» **WHAT IS EXPECTED**: Extract every line below, verbatim.
----
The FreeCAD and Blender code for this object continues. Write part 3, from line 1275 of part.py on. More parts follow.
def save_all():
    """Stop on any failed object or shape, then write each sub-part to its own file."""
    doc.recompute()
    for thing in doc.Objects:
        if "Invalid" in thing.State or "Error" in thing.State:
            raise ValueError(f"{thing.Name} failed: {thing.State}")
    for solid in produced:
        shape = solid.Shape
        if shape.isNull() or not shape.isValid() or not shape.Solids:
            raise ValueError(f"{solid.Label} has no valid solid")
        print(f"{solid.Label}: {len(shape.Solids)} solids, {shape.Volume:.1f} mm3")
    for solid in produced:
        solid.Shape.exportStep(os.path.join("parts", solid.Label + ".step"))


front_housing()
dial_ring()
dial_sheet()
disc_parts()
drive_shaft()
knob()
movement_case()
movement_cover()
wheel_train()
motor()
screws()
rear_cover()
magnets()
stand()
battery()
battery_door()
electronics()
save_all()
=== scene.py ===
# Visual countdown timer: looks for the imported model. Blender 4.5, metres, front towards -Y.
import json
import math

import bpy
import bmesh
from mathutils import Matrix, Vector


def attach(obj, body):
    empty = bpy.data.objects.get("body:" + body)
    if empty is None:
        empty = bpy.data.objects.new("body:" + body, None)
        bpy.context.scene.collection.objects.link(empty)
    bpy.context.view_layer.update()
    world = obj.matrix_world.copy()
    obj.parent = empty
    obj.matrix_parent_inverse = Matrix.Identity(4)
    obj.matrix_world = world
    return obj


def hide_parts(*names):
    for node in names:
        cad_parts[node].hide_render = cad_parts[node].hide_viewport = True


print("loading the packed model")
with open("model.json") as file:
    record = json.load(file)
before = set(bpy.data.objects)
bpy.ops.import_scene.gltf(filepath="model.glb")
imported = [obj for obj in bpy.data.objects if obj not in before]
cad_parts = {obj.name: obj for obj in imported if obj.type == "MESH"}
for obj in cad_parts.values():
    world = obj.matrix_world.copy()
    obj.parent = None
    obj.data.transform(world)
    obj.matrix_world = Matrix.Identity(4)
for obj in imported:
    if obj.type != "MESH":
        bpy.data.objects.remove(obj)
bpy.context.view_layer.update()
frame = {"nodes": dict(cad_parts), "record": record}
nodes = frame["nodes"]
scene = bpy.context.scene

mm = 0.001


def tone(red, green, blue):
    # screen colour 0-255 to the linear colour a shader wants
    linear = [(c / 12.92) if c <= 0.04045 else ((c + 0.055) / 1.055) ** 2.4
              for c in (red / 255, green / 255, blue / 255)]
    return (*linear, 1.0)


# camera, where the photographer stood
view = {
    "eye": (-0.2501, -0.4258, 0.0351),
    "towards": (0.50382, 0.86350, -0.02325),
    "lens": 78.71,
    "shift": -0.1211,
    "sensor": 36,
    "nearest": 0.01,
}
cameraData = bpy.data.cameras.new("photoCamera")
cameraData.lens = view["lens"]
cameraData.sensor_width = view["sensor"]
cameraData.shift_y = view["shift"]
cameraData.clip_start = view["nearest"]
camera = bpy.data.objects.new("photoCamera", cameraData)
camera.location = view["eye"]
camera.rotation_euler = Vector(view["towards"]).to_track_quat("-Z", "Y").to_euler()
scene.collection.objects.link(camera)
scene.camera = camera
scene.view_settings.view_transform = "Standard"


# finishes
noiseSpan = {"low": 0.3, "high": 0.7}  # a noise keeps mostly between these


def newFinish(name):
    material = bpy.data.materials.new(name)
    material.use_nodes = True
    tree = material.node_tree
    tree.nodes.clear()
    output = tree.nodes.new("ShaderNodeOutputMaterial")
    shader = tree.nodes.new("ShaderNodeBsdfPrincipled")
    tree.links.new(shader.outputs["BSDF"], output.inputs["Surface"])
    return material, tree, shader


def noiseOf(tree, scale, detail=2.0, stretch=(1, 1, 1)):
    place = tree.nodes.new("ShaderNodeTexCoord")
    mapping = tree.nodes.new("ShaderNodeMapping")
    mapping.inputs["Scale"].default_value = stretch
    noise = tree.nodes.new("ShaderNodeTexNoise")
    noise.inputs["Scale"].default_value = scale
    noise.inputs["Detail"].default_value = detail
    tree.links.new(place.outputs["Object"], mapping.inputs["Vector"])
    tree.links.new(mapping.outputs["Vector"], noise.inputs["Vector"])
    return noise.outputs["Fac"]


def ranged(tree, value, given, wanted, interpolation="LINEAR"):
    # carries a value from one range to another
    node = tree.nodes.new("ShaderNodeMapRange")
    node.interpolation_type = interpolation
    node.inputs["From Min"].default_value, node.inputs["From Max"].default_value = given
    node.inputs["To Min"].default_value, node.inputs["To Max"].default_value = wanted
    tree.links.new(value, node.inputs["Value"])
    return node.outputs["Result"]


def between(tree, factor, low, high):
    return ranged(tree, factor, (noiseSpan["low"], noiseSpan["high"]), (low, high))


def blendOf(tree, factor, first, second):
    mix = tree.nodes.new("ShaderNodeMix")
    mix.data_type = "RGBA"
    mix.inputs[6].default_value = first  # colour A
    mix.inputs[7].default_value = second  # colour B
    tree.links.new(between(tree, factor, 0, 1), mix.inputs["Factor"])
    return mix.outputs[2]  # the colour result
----
» **FULL OUTPUT**:
The FreeCAD and Blender code for this object continues. Write part 3, from line 1275 of part.py on. More parts follow.
def save_all():
    """Stop on any failed object or shape, then write each sub-part to its own file."""
    doc.recompute()
    for thing in doc.Objects:
        if "Invalid" in thing.State or "Error" in thing.State:
            raise ValueError(f"{thing.Name} failed: {thing.State}")
    for solid in produced:
        shape = solid.Shape
        if shape.isNull() or not shape.isValid() or not shape.Solids:
            raise ValueError(f"{solid.Label} has no valid solid")
        print(f"{solid.Label}: {len(shape.Solids)} solids, {shape.Volume:.1f} mm3")
    for solid in produced:
        solid.Shape.exportStep(os.path.join("parts", solid.Label + ".step"))


front_housing()
dial_ring()
dial_sheet()
disc_parts()
drive_shaft()
knob()
movement_case()
movement_cover()
wheel_train()
motor()
screws()
rear_cover()
magnets()
stand()
battery()
battery_door()
electronics()
save_all()
=== scene.py ===
# Visual countdown timer: looks for the imported model. Blender 4.5, metres, front towards -Y.
import json
import math

import bpy
import bmesh
from mathutils import Matrix, Vector


def attach(obj, body):
    empty = bpy.data.objects.get("body:" + body)
    if empty is None:
        empty = bpy.data.objects.new("body:" + body, None)
        bpy.context.scene.collection.objects.link(empty)
    bpy.context.view_layer.update()
    world = obj.matrix_world.copy()
    obj.parent = empty
    obj.matrix_parent_inverse = Matrix.Identity(4)
    obj.matrix_world = world
    return obj


def hide_parts(*names):
    for node in names:
        cad_parts[node].hide_render = cad_parts[node].hide_viewport = True


print("loading the packed model")
with open("model.json") as file:
    record = json.load(file)
before = set(bpy.data.objects)
bpy.ops.import_scene.gltf(filepath="model.glb")
imported = [obj for obj in bpy.data.objects if obj not in before]
cad_parts = {obj.name: obj for obj in imported if obj.type == "MESH"}
for obj in cad_parts.values():
    world = obj.matrix_world.copy()
    obj.parent = None
    obj.data.transform(world)
    obj.matrix_world = Matrix.Identity(4)
for obj in imported:
    if obj.type != "MESH":
        bpy.data.objects.remove(obj)
bpy.context.view_layer.update()
frame = {"nodes": dict(cad_parts), "record": record}
nodes = frame["nodes"]
scene = bpy.context.scene

mm = 0.001


def tone(red, green, blue):
    # screen colour 0-255 to the linear colour a shader wants
    linear = [(c / 12.92) if c <= 0.04045 else ((c + 0.055) / 1.055) ** 2.4
              for c in (red / 255, green / 255, blue / 255)]
    return (*linear, 1.0)


# camera, where the photographer stood
view = {
    "eye": (-0.2501, -0.4258, 0.0351),
    "towards": (0.50382, 0.86350, -0.02325),
    "lens": 78.71,
    "shift": -0.1211,
    "sensor": 36,
    "nearest": 0.01,
}
cameraData = bpy.data.cameras.new("photoCamera")
cameraData.lens = view["lens"]
cameraData.sensor_width = view["sensor"]
cameraData.shift_y = view["shift"]
cameraData.clip_start = view["nearest"]
camera = bpy.data.objects.new("photoCamera", cameraData)
camera.location = view["eye"]
camera.rotation_euler = Vector(view["towards"]).to_track_quat("-Z", "Y").to_euler()
scene.collection.objects.link(camera)
scene.camera = camera
scene.view_settings.view_transform = "Standard"


# finishes
noiseSpan = {"low": 0.3, "high": 0.7}  # a noise keeps mostly between these


def newFinish(name):
    material = bpy.data.materials.new(name)
    material.use_nodes = True
    tree = material.node_tree
    tree.nodes.clear()
    output = tree.nodes.new("ShaderNodeOutputMaterial")
    shader = tree.nodes.new("ShaderNodeBsdfPrincipled")
    tree.links.new(shader.outputs["BSDF"], output.inputs["Surface"])
    return material, tree, shader


def noiseOf(tree, scale, detail=2.0, stretch=(1, 1, 1)):
    place = tree.nodes.new("ShaderNodeTexCoord")
    mapping = tree.nodes.new("ShaderNodeMapping")
    mapping.inputs["Scale"].default_value = stretch
    noise = tree.nodes.new("ShaderNodeTexNoise")
    noise.inputs["Scale"].default_value = scale
    noise.inputs["Detail"].default_value = detail
    tree.links.new(place.outputs["Object"], mapping.inputs["Vector"])
    tree.links.new(mapping.outputs["Vector"], noise.inputs["Vector"])
    return noise.outputs["Fac"]


def ranged(tree, value, given, wanted, interpolation="LINEAR"):
    # carries a value from one range to another
    node = tree.nodes.new("ShaderNodeMapRange")
    node.interpolation_type = interpolation
    node.inputs["From Min"].default_value, node.inputs["From Max"].default_value = given
    node.inputs["To Min"].default_value, node.inputs["To Max"].default_value = wanted
    tree.links.new(value, node.inputs["Value"])
    return node.outputs["Result"]


def between(tree, factor, low, high):
    return ranged(tree, factor, (noiseSpan["low"], noiseSpan["high"]), (low, high))


def blendOf(tree, factor, first, second):
    mix = tree.nodes.new("ShaderNodeMix")
    mix.data_type = "RGBA"
    mix.inputs[6].default_value = first  # colour A
    mix.inputs[7].default_value = second  # colour B
    tree.links.new(between(tree, factor, 0, 1), mix.inputs["Factor"])
    return mix.outputs[2]  # the colour result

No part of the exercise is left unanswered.